My target device already had an OS and a EFI boot partition. So, first I had to create space on the target.

Since the source partition is encrypted, and we are moving irrespective of the internal file system, we need to make the target partition size to be at least the same size, or preferably larger.

I did the resize using a GParted live disk.

Copy the Partition

This can be done with a simple dd. The most critical part here is to get the source /dev/sdXn and target /dev/sdYn partitions right.

dd if=/dev/sdXn of=/dev/sdYn bs=1M status=progress

Copy the EFI Files

We also need to copy the EFI bootloader files from the original disk boot partition, to the target. These are found in small FAT16 or FAT32 partitions.

Mount the source boot partition, and copy the following directory /boot/efi/EFI/opensuse to the EFI directory of the target disk’s boot partition.

Mount the Target Partition

Before booting, there are a few things to fix, so we need to mount our partition on another host system.

Obviously, if this step fails, and we can’t see our files, the partition is corrupted and there is no use continuing further…

cryptsetup --type luks open /dev/sdYn target 
mount /dev/mapper/target /mnt

Resize the File system

Since we copied into a larger area, we need to resize the file system to take the whole available space.

Each file system has its own commands, in my case it is btrfs, so we can resize it as follows.

# expanding a mounted btrfs partition
btrfs filesystem resize max /mnt

For ext2/ext3/ext4 file systems, resize2fs can be used.

Fix the Boot Partition UUID

Since the boot partition has changed, we need to update the reference in the mounted /mnt/etc/fstab to the correct UUID of the new disk.

Regenerate the Initrd

After doing all of the above, I rebooted to test the process. I was initially happy the bootloader was recognized, and it started booting the moved partition.

But, it didn’t go far, and the boot stalled for a minute or so, before complaining about the missing old boot partition UUID.

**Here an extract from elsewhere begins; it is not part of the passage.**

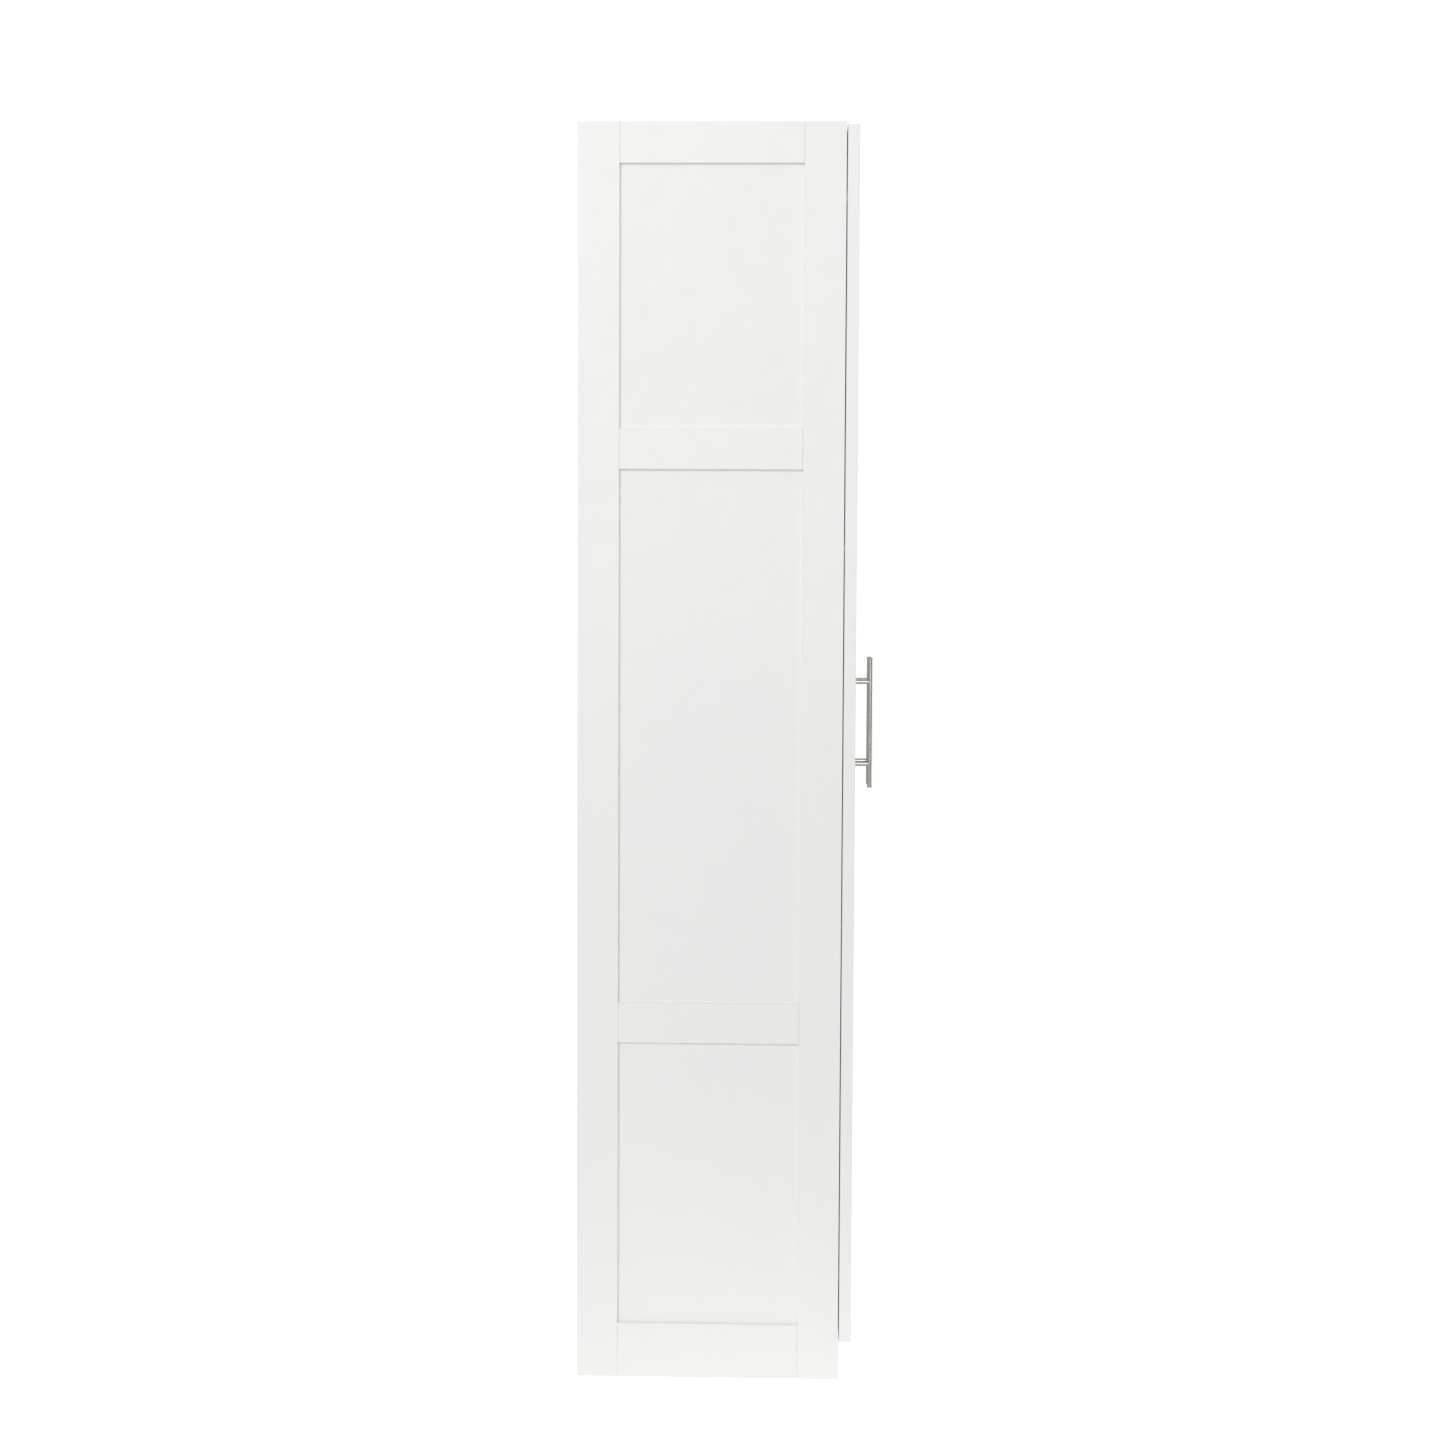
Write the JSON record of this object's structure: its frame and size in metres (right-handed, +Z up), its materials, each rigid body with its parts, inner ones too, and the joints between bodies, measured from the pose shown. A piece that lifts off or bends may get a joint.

Apparently, the openSUSE Initrd includes this UUID as well, so we need to regenerate it, by going into a chroot environment on the host machine where we mounted the target, and run mkinitrd.

# Arch Linux has a script that prepares the chroot for us:
arch-chroot /mnt

# Now we are in the openSUSE environment and we can run:
/usr/bin/mkinitrd

After this the reboot worked fine, and the move is complete.